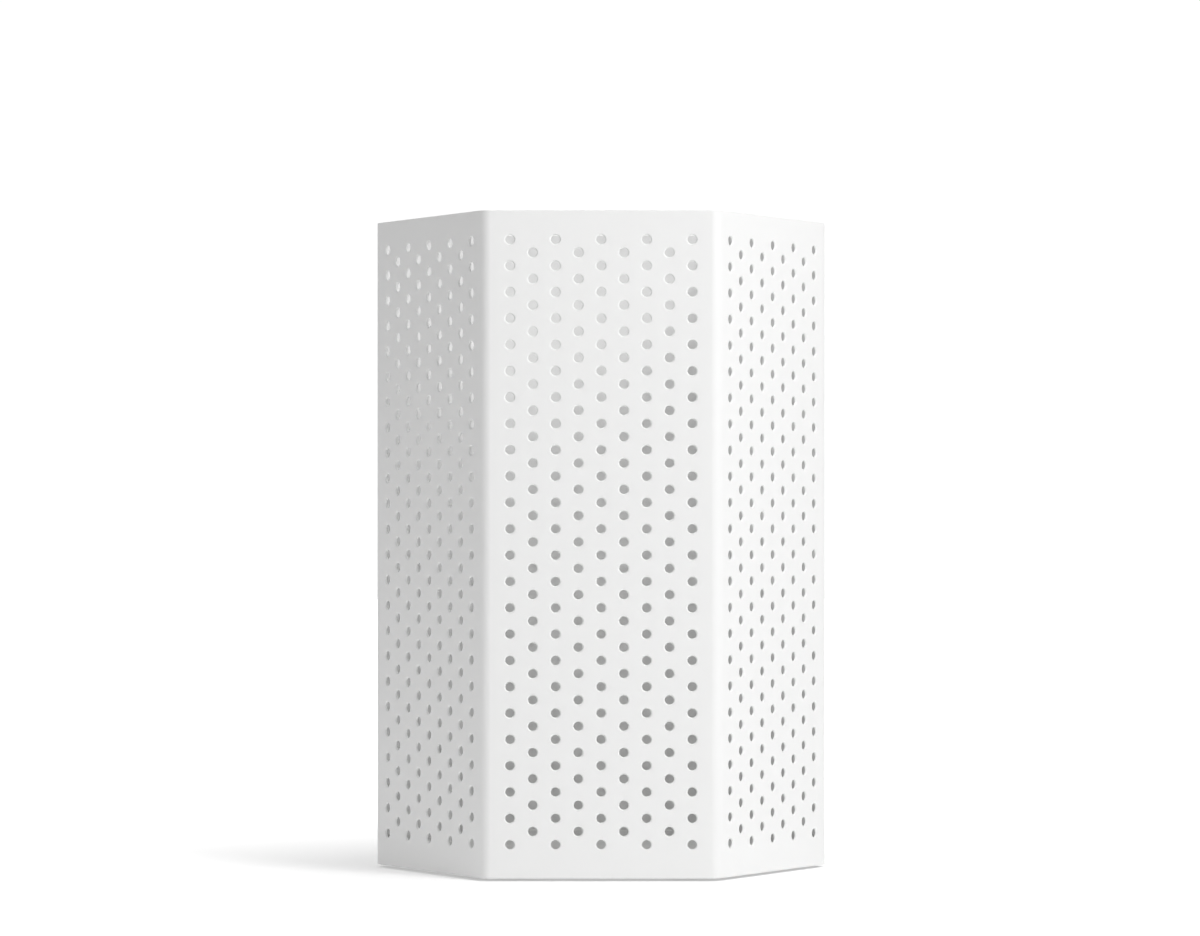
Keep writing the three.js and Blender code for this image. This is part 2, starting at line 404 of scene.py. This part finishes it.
holes = {
    "radius": 0.0034,
    "lip": 0.0012,                # radius of the rounded lip on the outside
    "backLip": 0.00075,           # and of the smaller one on the inside
    "columns": 9,
    "columnGap": 0.016974,
    "rows": 24,                   # in every other column, and one less between
    "pitch": 0.0196,
    "bottomRow": 0.0273,
    "points": 16,                 # round one hole
}
holes["cellSteps"] = holes["points"] // 4    # along each side of the cell round a hole
holes["fieldHalf"] = holes["columns"] / 2 * holes["columnGap"]
holes["fieldLow"] = holes["bottomRow"] - holes["pitch"] / 2
holes["fieldHigh"] = holes["fieldLow"] + holes["rows"] * holes["pitch"]
lap = {
    "start": 0.0062,              # from the sharp corner, where it leaves the wall
    "settled": 0.0085,            # where it has come in behind the rear shell
    "end": 0.020,
    "low": 0.024,                 # its lower and upper edges
    "high": 0.486,
    "lines": 7,                   # of points along its S
    "levels": 7,                  # of points up its height
}
rear = {
    "lines": 9,                   # of points across each flat face
    "lineSpan": 0.8,              # the share of the face's width that they cover
    "levels": 26,                 # of points up its height
}


# Half of the sheet's edge-on outline, from the middle of its lower edge, round onto the outer
# surface, up through the given heights, and round to the middle of its upper edge.
def edgeOutline(low, high, heights):
    radius = body["edgeRound"]
    angle = np.linspace(0, quarter, body["edgeSteps"] + 1)
    half = [body["sheet"] / 2]
    depth = np.concatenate([half, radius * (1 - np.sin(angle)), np.zeros(len(heights)),
                            radius * (1 - np.cos(angle)), half])
    height = np.concatenate([[low], low + radius * (1 - np.cos(angle)), heights,
                             high - radius * (1 - np.sin(angle)), [high]])
    return depth, height


# How far the rounding of the sheet's two upright ends takes the surface in: a quarter circle
# over the last edgeRound of the sheet.
def endRounding(around, start, end):
    radius = body["edgeRound"]
    short = np.clip(radius - np.minimum(around - start, end - around), 0, radius)
    return radius - np.sqrt(radius ** 2 - short ** 2)


# Where the surface has lines of points: along the rounded ends, along each fold, and at any
# others given.
def aroundLines(start, end, firstBend, bends, others):
    angle = np.linspace(0, quarter, body["edgeSteps"] + 1)
    rounding = body["edgeRound"] * (1 - np.cos(angle))
    lines = [start + rounding, end - rounding, others]
    for bend in range(firstBend, firstBend + bends):
        lines.append(bend * period + flatWidth / 2 + np.linspace(0, bendLength, body["bendSteps"] + 1))
    return np.unique(np.round(np.concatenate(lines), 9))


# One side of a stretch of wall. Its depth is measured from the middle of the sheet, so that
# the rounding at the ends shrinks it towards that middle.
def wallSide(around, outline, span, facing, inner, shift=None):
    half = body["sheet"] / 2
    depth, height = outline
    narrowing = 1 - endRounding(around, *span) / half
    fromMiddle = (half - depth)[None, :] * narrowing[:, None]
    total = half + fromMiddle if inner else half - fromMiddle
    if shift is not None:
        total = total + shift(around)[:, None]
    return foldSheet(around[:, None], height[None, :], total, facing)


def wallPatches(around, outline, span, facing, shift=None):
    outer = wallSide(around, outline, span, facing, False, shift)
    inner = wallSide(around, outline, span, facing, True, shift)
    return [gridPatch(outer), gridPatch(inner, 1, True)]


# The narrow upright ends of a sheet, between its outer and inner sides.
def endPatches(outline, span, facing, shift=None):
    patches = []
    for place, flipped in ((span[0], True), (span[1], False)):
        around = np.array([place])
        sides = [wallSide(around, outline, span, facing, inner, shift)[0] for inner in (False, True)]
        patches.append(gridPatch(np.stack(sides), 0, flipped))
    return patches


# The cell round one hole, as rings of points: the cell's edge on the outer surface, three rings
# down the outer lip, three over the inner lip, and the cell's edge on the inner surface. A
# rectangle's edge in even steps is a triangle wave clipped to one.
def holeRings():
    count = holes["points"]
    step = np.arange(count)

    def clippedWave(number):
        place = number % count
        return np.clip(count / 8 - np.minimum(place, count - place) * 8 / count, -1, 1)

    edge = np.stack([clippedWave(step) * holes["columnGap"] / 2,
                     clippedWave(step - count // 4) * holes["pitch"] / 2])
    angle = step * 2 * math.pi / count
    circle = np.stack([np.cos(angle), np.sin(angle)])
    lipAngle = np.array([0, quarter / 2, quarter])
    into = 1 - np.sin(lipAngle)
    down = 1 - np.cos(lipAngle)
    radii = holes["radius"] + np.concatenate([holes["lip"] * into, holes["backLip"] * into[::-1]])
    depths = np.concatenate([holes["lip"] * down, body["sheet"] - holes["backLip"] * down[::-1]])
    across = [edge] + [radius * circle for radius in radii] + [edge]
    deep = np.array([0, *depths, body["sheet"]])
    return np.stack(across), deep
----
- **STATED GOAL**: Copy out the whole listing exactly as written.

- **RESPONSE**:
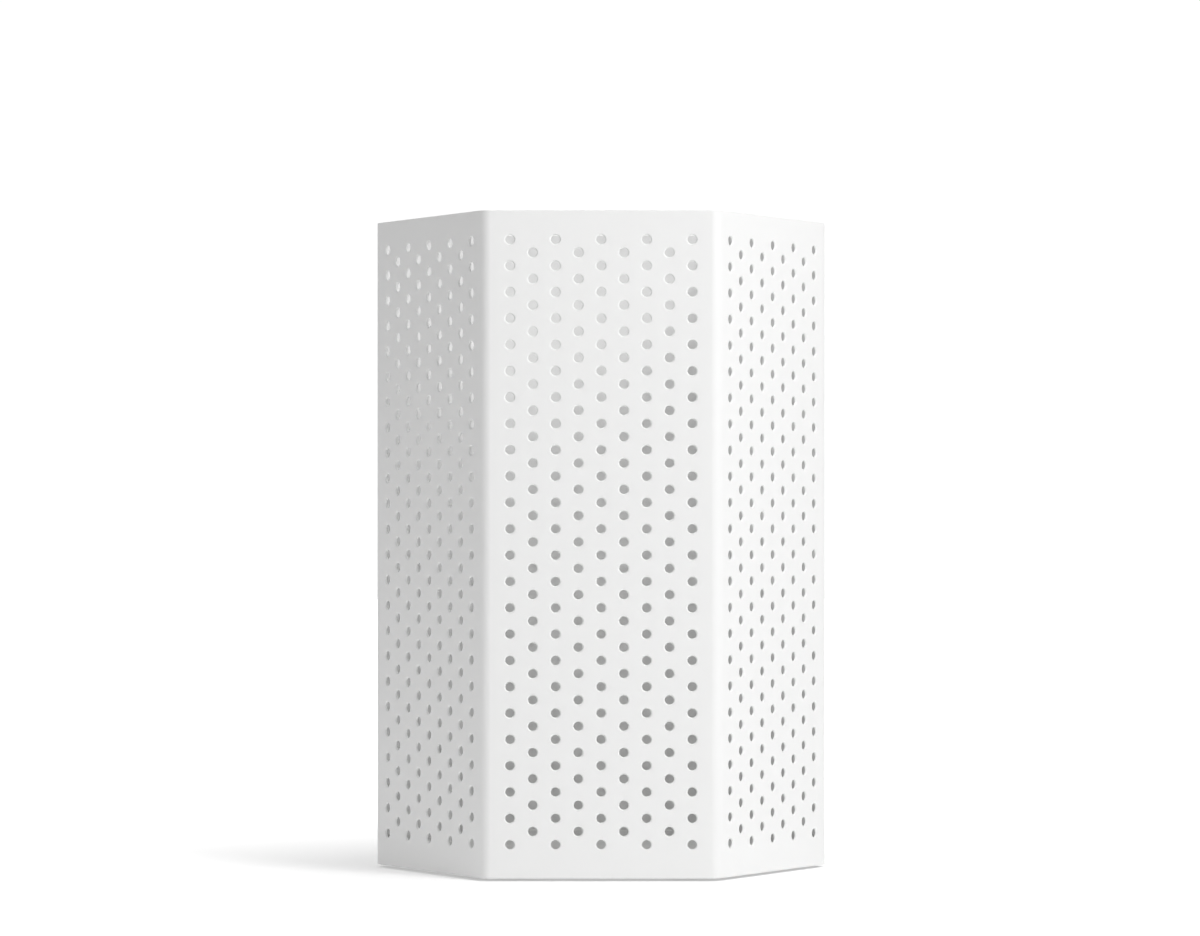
Keep writing the three.js and Blender code for this image. This is part 2, starting at line 404 of scene.py. This part finishes it.
holes = {
    "radius": 0.0034,
    "lip": 0.0012,                # radius of the rounded lip on the outside
    "backLip": 0.00075,           # and of the smaller one on the inside
    "columns": 9,
    "columnGap": 0.016974,
    "rows": 24,                   # in every other column, and one less between
    "pitch": 0.0196,
    "bottomRow": 0.0273,
    "points": 16,                 # round one hole
}
holes["cellSteps"] = holes["points"] // 4    # along each side of the cell round a hole
holes["fieldHalf"] = holes["columns"] / 2 * holes["columnGap"]
holes["fieldLow"] = holes["bottomRow"] - holes["pitch"] / 2
holes["fieldHigh"] = holes["fieldLow"] + holes["rows"] * holes["pitch"]
lap = {
    "start": 0.0062,              # from the sharp corner, where it leaves the wall
    "settled": 0.0085,            # where it has come in behind the rear shell
    "end": 0.020,
    "low": 0.024,                 # its lower and upper edges
    "high": 0.486,
    "lines": 7,                   # of points along its S
    "levels": 7,                  # of points up its height
}
rear = {
    "lines": 9,                   # of points across each flat face
    "lineSpan": 0.8,              # the share of the face's width that they cover
    "levels": 26,                 # of points up its height
}


# Half of the sheet's edge-on outline, from the middle of its lower edge, round onto the outer
# surface, up through the given heights, and round to the middle of its upper edge.
def edgeOutline(low, high, heights):
    radius = body["edgeRound"]
    angle = np.linspace(0, quarter, body["edgeSteps"] + 1)
    half = [body["sheet"] / 2]
    depth = np.concatenate([half, radius * (1 - np.sin(angle)), np.zeros(len(heights)),
                            radius * (1 - np.cos(angle)), half])
    height = np.concatenate([[low], low + radius * (1 - np.cos(angle)), heights,
                             high - radius * (1 - np.sin(angle)), [high]])
    return depth, height


# How far the rounding of the sheet's two upright ends takes the surface in: a quarter circle
# over the last edgeRound of the sheet.
def endRounding(around, start, end):
    radius = body["edgeRound"]
    short = np.clip(radius - np.minimum(around - start, end - around), 0, radius)
    return radius - np.sqrt(radius ** 2 - short ** 2)


# Where the surface has lines of points: along the rounded ends, along each fold, and at any
# others given.
def aroundLines(start, end, firstBend, bends, others):
    angle = np.linspace(0, quarter, body["edgeSteps"] + 1)
    rounding = body["edgeRound"] * (1 - np.cos(angle))
    lines = [start + rounding, end - rounding, others]
    for bend in range(firstBend, firstBend + bends):
        lines.append(bend * period + flatWidth / 2 + np.linspace(0, bendLength, body["bendSteps"] + 1))
    return np.unique(np.round(np.concatenate(lines), 9))


# One side of a stretch of wall. Its depth is measured from the middle of the sheet, so that
# the rounding at the ends shrinks it towards that middle.
def wallSide(around, outline, span, facing, inner, shift=None):
    half = body["sheet"] / 2
    depth, height = outline
    narrowing = 1 - endRounding(around, *span) / half
    fromMiddle = (half - depth)[None, :] * narrowing[:, None]
    total = half + fromMiddle if inner else half - fromMiddle
    if shift is not None:
        total = total + shift(around)[:, None]
    return foldSheet(around[:, None], height[None, :], total, facing)


def wallPatches(around, outline, span, facing, shift=None):
    outer = wallSide(around, outline, span, facing, False, shift)
    inner = wallSide(around, outline, span, facing, True, shift)
    return [gridPatch(outer), gridPatch(inner, 1, True)]


# The narrow upright ends of a sheet, between its outer and inner sides.
def endPatches(outline, span, facing, shift=None):
    patches = []
    for place, flipped in ((span[0], True), (span[1], False)):
        around = np.array([place])
        sides = [wallSide(around, outline, span, facing, inner, shift)[0] for inner in (False, True)]
        patches.append(gridPatch(np.stack(sides), 0, flipped))
    return patches


# The cell round one hole, as rings of points: the cell's edge on the outer surface, three rings
# down the outer lip, three over the inner lip, and the cell's edge on the inner surface. A
# rectangle's edge in even steps is a triangle wave clipped to one.
def holeRings():
    count = holes["points"]
    step = np.arange(count)

    def clippedWave(number):
        place = number % count
        return np.clip(count / 8 - np.minimum(place, count - place) * 8 / count, -1, 1)

    edge = np.stack([clippedWave(step) * holes["columnGap"] / 2,
                     clippedWave(step - count // 4) * holes["pitch"] / 2])
    angle = step * 2 * math.pi / count
    circle = np.stack([np.cos(angle), np.sin(angle)])
    lipAngle = np.array([0, quarter / 2, quarter])
    into = 1 - np.sin(lipAngle)
    down = 1 - np.cos(lipAngle)
    radii = holes["radius"] + np.concatenate([holes["lip"] * into, holes["backLip"] * into[::-1]])
    depths = np.concatenate([holes["lip"] * down, body["sheet"] - holes["backLip"] * down[::-1]])
    across = [edge] + [radius * circle for radius in radii] + [edge]
    deep = np.array([0, *depths, body["sheet"]])
    return np.stack(across), deep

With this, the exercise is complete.